Ketua Umum DPP LDII KH Chriswanto Santoso menyampaikan bahwa sarasehan tersebut menjadi forum strategis untuk menggali nilai-nilai kebangsaan yang akan dirumuskan sebagai program prioritas LDII ke depan. Hasil diskusi sarasehan ini, menurutnya, akan menjadi bahan penyusunan program kerja pada Munas X LDII.
“Penerapan Pancasila harus kontekstual dan hadir dalam sikap sosial kemasyarakatan. Persatuan Indonesia harus menjadi bingkai utama dalam setiap gerak dan program,” ujar KH Chriswanto dalam sambutannya.
Ia menegaskan bahwa dalam bingkai Negara Kesatuan Republik Indonesia (NKRI), perbedaan bukan alasan untuk terpecah, melainkan dasar untuk saling memahami dan memperkuat persatuan.
Sarasehan Kebangsaan tersebut menghadirkan Menteri Kebudayaan RI Fadli Zon sebagai pembicara kunci. Fadli berharap forum yang digelar LDII dapat menjadi momentum memperkuat kolaborasi antara pemerintah, ulama, dan masyarakat dalam membangun bangsa serta mencetak generasi yang berkarakter, beriman, berilmu, dan berakhlak mulia.
“Umat Islam memiliki peran strategis dalam membangun kebudayaan. Kebudayaan bukan sekadar seni dan tradisi, tetapi juga menyangkut nilai dan karakter yang membentuk peradaban,” kata Fadli Zon.
Menurutnya, ketika umat Islam mampu menjadi teladan dalam akhlak dan adab, maka umat Islam turut berkontribusi membangun peradaban yang mencerahkan. Ia juga menekankan bahwa keberagaman merupakan keniscayaan yang harus dikelola dengan filosofi Bhinneka Tunggal Ika.

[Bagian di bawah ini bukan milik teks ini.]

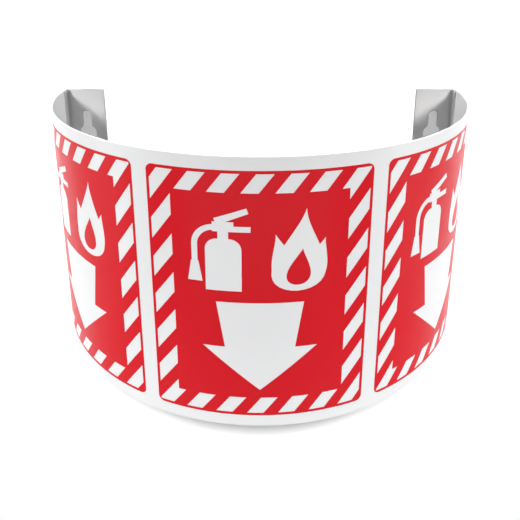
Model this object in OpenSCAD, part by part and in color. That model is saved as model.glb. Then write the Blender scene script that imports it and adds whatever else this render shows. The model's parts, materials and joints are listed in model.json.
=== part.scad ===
// Half-round wall sign that carries the same red, striped and arrowed panel three times,
// so that it can be read from the front and from both ends of a corridor.
// One bent sheet, two angle brackets with keyholes, and three printed panels.
// Origin: on the wall, in the middle of the sign's width and height. The sign faces -Y.

/* [Sheet] */
// Outer radius of the half-round sheet
outer_radius = 178; // [165:1:260]
// Height of the sheet
sheet_height = 203; // [180:1:300]
// Thickness of the sheet
sheet_thickness = 1.5; // [1:0.5:4]
// Straight run at each end of the sheet, between the half round and the wall
straight_run = 9; // [8:1:20]

/* [Brackets] */
// Thickness of both legs of a bracket
bracket_thickness = 2.5; // [1.5:0.5:4]
// Width of the flange that lies on the wall, from the sheet inwards
flange_width = 34.5; // [28:0.5:60]
// Depth of the leg that is bonded to the sheet, from the wall forwards
leg_depth = 7.6; // [5:0.1:8]
// Radius in the inner corner between flange and leg
corner_fillet = 1; // [0.5:0.5:2]

/* [Keyholes] */
// Diameter of the round entry that the screw head goes through
entry_diameter = 16; // [12:1:18]
// Width of the slot that the screw shank drops into
slot_width = 8; // [5:0.5:9]
// Length of the slot, from the entry's centre up to the centre of its round end
slot_rise = 17.7; // [12:0.1:25]
// Distance of an entry's centre from the bracket's nearer end
entry_from_end = 41; // [34:1:60]

/* [Printed panels] */
// Thickness of the printed layer
print_thickness = 0.2; // [0.2:0.1:0.5]
// Width of one panel, measured along the curve
panel_width = 152.4; // [140:0.1:160]
// Bare gap between two panels, measured along the curve
panel_gap = 11.5; // [6:0.5:18]
// Bare margin above and below the panels
panel_margin = 9.2; // [5:0.1:20]
// Corner radius of a panel
panel_corner = 4.5; // [2:0.5:10]

/* [Striped frame] */
// Red line round the outside of the striped frame
frame_line = 2.1; // [1.5:0.1:4]
// Width of the striped frame at the panel's sides
frame_side = 15; // [10:0.5:18]
// Width of the striped frame at the panel's top and bottom
frame_end = 13; // [10:0.5:16]
// Distance from one white stripe to the next, across the panel
stripe_pitch = 22; // [18:0.5:28]
// Width of one white stripe, across the panel
stripe_width = 11.6; // [8:0.1:13]
// Rise of a stripe for each millimetre across
stripe_slope = 1.3; // [1:0.05:2]

/* [Arrow] */
// Gap between the arrow's point and the striped frame
arrow_clearance = 6.6; // [3:0.1:12]
// Height of the arrow's head
head_height = 34.4; // [26:0.2:44]
// Width of the arrow's head
head_width = 78.4; // [66:0.2:90]
// Width of the arrow's shaft where it meets the head
shaft_width_low = 48; // [30:1:60]
// Width of the arrow's shaft at its top
shaft_width_top = 59; // [40:1:64]

/* [Pictogram] */
// Gap between the pictogram and the striped frame above it
pictogram_clearance = 10; // [6:0.5:14]
// Height of the pictogram
pictogram_height = 60; // [50:1:64]
// Gap between the pictogram and the arrow below it
pictogram_gap = 8.5; // [5:0.5:14]

/* [Hidden] */
$fn = 180;

white = [0.93, 0.93, 0.94];
bracket_white = [0.84, 0.85, 0.86];
print_red = [0.83, 0.10, 0.13];

inner_radius = outer_radius - sheet_thickness;
half_height = sheet_height / 2;
print_radius = outer_radius + print_thickness;
// How far a cutter runs past the faces that it cuts
past = 1;

keyhole_x = inner_radius - flange_width / 2;
entry_z = half_height - entry_from_end;

panel_height = sheet_height - 2 * panel_margin;
panel_angle = degrees_of(panel_width);
panel_step = degrees_of(panel_width + panel_gap);
// Where the curve is cut square on, the panel's two edges lie this deep
panel_edge_depth = outer_radius * cos(panel_angle / 2);

frame_half_width = panel_width / 2 - frame_line;
frame_half_height = panel_height / 2 - frame_line;
field_half_width = frame_half_width - frame_side;
field_half_height = frame_half_height - frame_end;
// The furthest stripe that still touches the frame's corner
last_stripe = floor((frame_half_width + frame_half_height / stripe_slope) / stripe_pitch);
stripe_steps = 10;

pictogram_z = field_half_height - pictogram_clearance - pictogram_height / 2;
arrow_top = pictogram_z - pictogram_height / 2 - pictogram_gap;
arrow_point = arrow_clearance - field_half_height;
arrow_shoulder = arrow_point + head_height;

// The angle at the sheet's centre that a length along its outer face takes
function degrees_of(arc) = arc / outer_radius * 180 / PI;

// Where a point at a length along the curve lies across, seen square on
function across(arc) = outer_radius * sin(degrees_of(arc));

// A half disc towards -Y with a straight run behind it
module half_round(radius, run) {
    intersection() {
        circle(radius);
        translate([-radius, -radius])
            square([2 * radius, radius]);
    }
    translate([-radius, 0])
        square([2 * radius, run]);
}

module sign_sheet() {
    color(white)
        translate([0, -straight_run, -half_height])
            linear_extrude(sheet_height)
                difference() {
                    half_round(outer_radius, straight_run);
                    half_round(inner_radius, straight_run + past);
                }
}

// A round entry with a slot that rises from it, seen square on
module keyhole_outline() {
    circle(d = entry_diameter);
    translate([-slot_width / 2, 0])
        square([slot_width, slot_rise]);
    translate([0, slot_rise])
        circle(d = slot_width);
}

// The angle's section: the flange along the wall, the leg along the sheet
module bracket_section() {
    leg_x = inner_radius - bracket_thickness;
    fillet_x = leg_x - corner_fillet;
    fillet_y = -bracket_thickness - corner_fillet;
    translate([inner_radius - flange_width, -bracket_thickness])
        square([flange_width, bracket_thickness]);
    translate([leg_x, -leg_depth])
        square([bracket_thickness, leg_depth]);
    difference() {
        translate([fillet_x, fillet_y])
            square(corner_fillet);
        translate([fillet_x, fillet_y])
            circle(corner_fillet);
    }
}

module bracket() {
    color(bracket_white)
        difference() {
            translate([0, 0, -half_height])
                linear_extrude(sheet_height)
                    bracket_section();
            for (z = [-entry_z, entry_z])
                translate([keyhole_x, past, z])
                    rotate([90, 0, 0])
                        linear_extrude(bracket_thickness + 2 * past)
                            keyhole_outline();
        }
}

module bracket_right() {
    bracket();
}

module bracket_left() {
    mirror([1, 0, 0])
        bracket();
}

// White slanting stripes across the whole panel, each bent as the curve foreshortens it
module stripes() {
    for (count = [-last_stripe : last_stripe])
        polygon(concat(
            [for (step = [0 : stripe_steps]) stripe_edge(count, -1, step)],
            [for (step = [stripe_steps : -1 : 0]) stripe_edge(count, 1, step)]
        ));
}

// A point on a stripe's left (-1) or right (1) edge, at one of the steps from bottom to top
function stripe_edge(count, side, step) =
    let (z = (2 * step / stripe_steps - 1) * (frame_half_height + past))
    [across(z / stripe_slope + count * stripe_pitch + side * stripe_width / 2), z];

module centred_rectangle(half_width, half_height) {
    translate([-across(half_width), -half_height])
        square([2 * across(half_width), 2 * half_height]);
}

module striped_frame() {
    intersection() {
        stripes();
        difference() {
            centred_rectangle(frame_half_width, frame_half_height);
            centred_rectangle(field_half_width, field_half_height);
        }
    }
}

module arrow() {
    polygon([
        [-shaft_width_top / 2, arrow_top],
        [shaft_width_top / 2, arrow_top],
        [shaft_width_low / 2, arrow_shoulder],
        [head_width / 2, arrow_shoulder],
        [0, arrow_point],
        [-head_width / 2, arrow_shoulder],
        [-shaft_width_low / 2, arrow_shoulder]
    ]);
}

// A bar from one point to another, with a width at each end
module bar(from, to, from_width, to_width) {
    run = to - from;
    side = [-run[1], run[0]] / norm(run) / 2;
    polygon([
        from + side * from_width,
        from - side * from_width,
        to - side * to_width,
        to + side * to_width
    ]);
}

// A tongue of flame: round at its foot and drawn out to a leaning point, slimmer above for a greater slimness
module tongue(half_width, foot, point, lean, slimness = 1.6) {
    corners = 40;
    // The most that the formula below gives before it is scaled to half_width
    widest = 2 * pow((slimness + 1) / (slimness + 2), (slimness + 1) / 2) / sqrt(slimness + 2);
    polygon([
        for (corner = [0 : corners - 1])
            let (turn = 360 * corner / corners, rise = (1 + cos(turn)) / 2)
            [
                lean * pow(rise, 1.5) + half_width / widest * sin(turn) * pow(sin(turn / 2), slimness),
                foot + (point - foot) * rise
            ]
    ]);
}

// An upright cylinder with its valve, lever, hose and horn, on a drawing 60 units high
module extinguisher_figure() {
    // Cylinder with round shoulders
    translate([-12, 0])
        square([24, 30]);
    translate([-4, 30])
        square([8, 8]);
    translate([-4, 30])
        circle(8);
    translate([4, 30])
        circle(8);
    // Neck and valve
    translate([-3.5, 36])
        square([7, 8]);
    translate([-7, 43])
        square([14, 7]);
    // Carrying handle and lever
    bar([0, 45], [18, 45], 4, 4);
    bar([-5, 50], [16, 58], 5, 4);
    // Hose and horn
    intersection() {
        translate([-6, 33])
            difference() {
                circle(15);
                circle(11);
            }
        translate([-22, 33])
            square([16, 16]);
    }
    bar([-19, 33.5], [-19, 20], 4, 4);
    bar([-19, 21], [-19, 6], 5, 10);
}

// A flame of three tongues round a dark core, on the same drawing
module flame_figure() {
    difference() {
        union() {
            translate([-1, 0])
                tongue(18.2, 0, 60, 5, 2.2);
            translate([-8, 0])
                tongue(9, 4, 42, -8);
            translate([8, 0])
                tongue(8.6, 5, 38, 9);
        }
        translate([-1, 0])
            tongue(8, 4.5, 31, 3);
    }
}

module pictogram() {
    figure_height = 60;
    figure_scale = pictogram_height / figure_height;
    translate([0, pictogram_z - pictogram_height / 2])
        scale(figure_scale) {
            translate([-24, 0])
                extinguisher_figure();
            translate([26, 0])
                flame_figure();
        }
}

// The panel's rounded outline, seen square on
module panel_outline() {
    half_width = across(panel_width / 2);
    half_rise = panel_height / 2;
    translate([panel_corner - half_width, -half_rise])
        square([2 * (half_width - panel_corner), 2 * half_rise]);
    translate([-half_width, panel_corner - half_rise])
        square([2 * half_width, 2 * (half_rise - panel_corner)]);
    for (side = [-1, 1])
        for (end = [-1, 1])
            translate([side * (half_width - panel_corner), end * (half_rise - panel_corner)])
                circle(panel_corner);
}

// Everything on a panel that is red, seen square on
module red_area() {
    difference() {
        panel_outline();
        striped_frame();
        arrow();
        pictogram();
    }
}

// A stretch of the thin layer round the curve, a little larger than a panel
module layer() {
    layer_angle = panel_angle + degrees_of(2 * past);
    layer_height = panel_height + 2 * past;
    rotate([0, 0, -90 - layer_angle / 2])
        rotate_extrude(angle = layer_angle)
            translate([outer_radius, -layer_height / 2])
                square([print_thickness, layer_height]);
}

// A thin red layer on the curve, open wherever the white sheet shows through
module panel(turn) {
    color(print_red)
        translate([0, -straight_run, 0])
            rotate([0, 0, turn])
                intersection() {
                    layer();
                    translate([0, past - panel_edge_depth, 0])
                        rotate([90, 0, 0])
                            linear_extrude(print_radius - panel_edge_depth + 2 * past)
                                red_area();
                }
}

module print_left() {
    panel(-panel_step);
}

module print_centre() {
    panel(0);
}

module print_right() {
    panel(panel_step);
}

sign_sheet();
bracket_left();
bracket_right();
print_left();
print_centre();
print_right();
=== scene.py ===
"""Looks of a half-round wall sign.

A bent white plastic sheet with three red prints, held to a wall by two angle brackets.
"""
import json
import math

import bmesh
import bpy
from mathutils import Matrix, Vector


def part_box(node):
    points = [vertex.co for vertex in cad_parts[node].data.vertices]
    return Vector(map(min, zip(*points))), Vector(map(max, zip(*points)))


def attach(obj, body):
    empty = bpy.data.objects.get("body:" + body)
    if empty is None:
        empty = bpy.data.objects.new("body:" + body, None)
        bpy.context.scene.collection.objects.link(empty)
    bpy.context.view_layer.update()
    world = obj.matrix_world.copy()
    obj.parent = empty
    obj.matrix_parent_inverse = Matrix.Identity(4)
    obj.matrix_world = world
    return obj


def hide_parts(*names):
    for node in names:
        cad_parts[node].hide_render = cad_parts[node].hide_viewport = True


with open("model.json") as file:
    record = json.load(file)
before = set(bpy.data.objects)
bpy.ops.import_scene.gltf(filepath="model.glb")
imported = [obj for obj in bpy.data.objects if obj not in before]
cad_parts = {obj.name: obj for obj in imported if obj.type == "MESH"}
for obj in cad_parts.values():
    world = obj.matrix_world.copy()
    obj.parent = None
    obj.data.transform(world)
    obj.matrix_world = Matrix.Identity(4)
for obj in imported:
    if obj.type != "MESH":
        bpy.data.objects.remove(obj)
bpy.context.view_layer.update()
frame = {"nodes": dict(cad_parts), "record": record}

# Sizes, in metres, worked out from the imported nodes
sheet_low, sheet_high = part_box("sign_sheet")
bracket_low, bracket_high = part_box("bracket_right")
OUTER_RADIUS = sheet_high.x
HALF_HEIGHT = sheet_high.z
STRAIGHT_RUN = -sheet_low.y - OUTER_RADIUS
INNER_RADIUS = bracket_high.x
SHEET_THICKNESS = OUTER_RADIUS - INNER_RADIUS
FLANGE_WIDTH = bracket_high.x - bracket_low.x
LEG_DEPTH = -bracket_low.y
ARC_CENTRE = Vector((0, -STRAIGHT_RUN, 0))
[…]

Di tengah tantangan zaman seperti perpecahan sosial, ketimpangan ekonomi, dan perubahan iklim, Fadli Zon menilai Pancasila harus kembali dihadirkan secara utuh dalam kehidupan masyarakat. “Pancasila bukan sekadar konsensus politik, melainkan panduan moral. Merawat Pancasila berarti menghidupkan nilai-nilai ketuhanan dalam kehidupan berbangsa,” tegasnya.
Sementara itu, Ketua DPP LDII sekaligus Ketua Panitia Sarasehan Kebangsaan Singgih Tri Sulistiyono menekankan pentingnya Pancasila sebagai etika publik dan titik temu kebangsaan. Ia menilai, di tengah derasnya arus informasi digital dan menguatnya politik identitas, nilai-nilai Pancasila perlu diinternalisasi secara berkelanjutan.
“Pengamalan Pancasila harus dimulai dari komunitas secara bottom up. Jika komunitas mampu mengamalkannya, maka para pemangku kepentingan akan belajar dari praktik tersebut,” ujar Guru Besar Sejarah Universitas Diponegoro itu.
Dalam sesi diskusi, cendekiawan Yudi Latif menegaskan bahwa Pancasila harus diimplementasikan secara sungguh-sungguh untuk kemaslahatan umat. Menurutnya, keunikan Indonesia terletak pada mayoritas penduduk Muslim yang mampu hidup berdampingan tanpa membentuk negara agama, sementara Pancasila tetap bersinergi dengan nilai-nilai keagamaan.
Yudi Latif juga menyoroti tantangan Indonesia dalam mengoptimalkan sumber daya alam, sumber daya manusia, dan teknologi. Ia menilai penerapan Pancasila kerap bersifat formalitas sehingga belum mampu mengelola keberagaman dan potensi bangsa secara maksimal.
“Pancasila jika diterapkan secara benar, menjadi padanan yang tepat untuk mengoptimalkan potensi dan keragaman Indonesia yang luar biasa,” pungkasnya.
Sarasehan Kebangsaan LDII turut menghadirkan sejumlah tokoh nasional dan pimpinan ormas, antara lain Ketua Tanfidziyah PBNU KH Ahmad Fahrur Rozi, Wakil Ketua MPKS PP Muhammadiyah Faozan Amar, Sekretaris LPHU PP Muhammadiyah Marjuki Al Jawiy, serta perwakilan BPIP dan Lemhannas.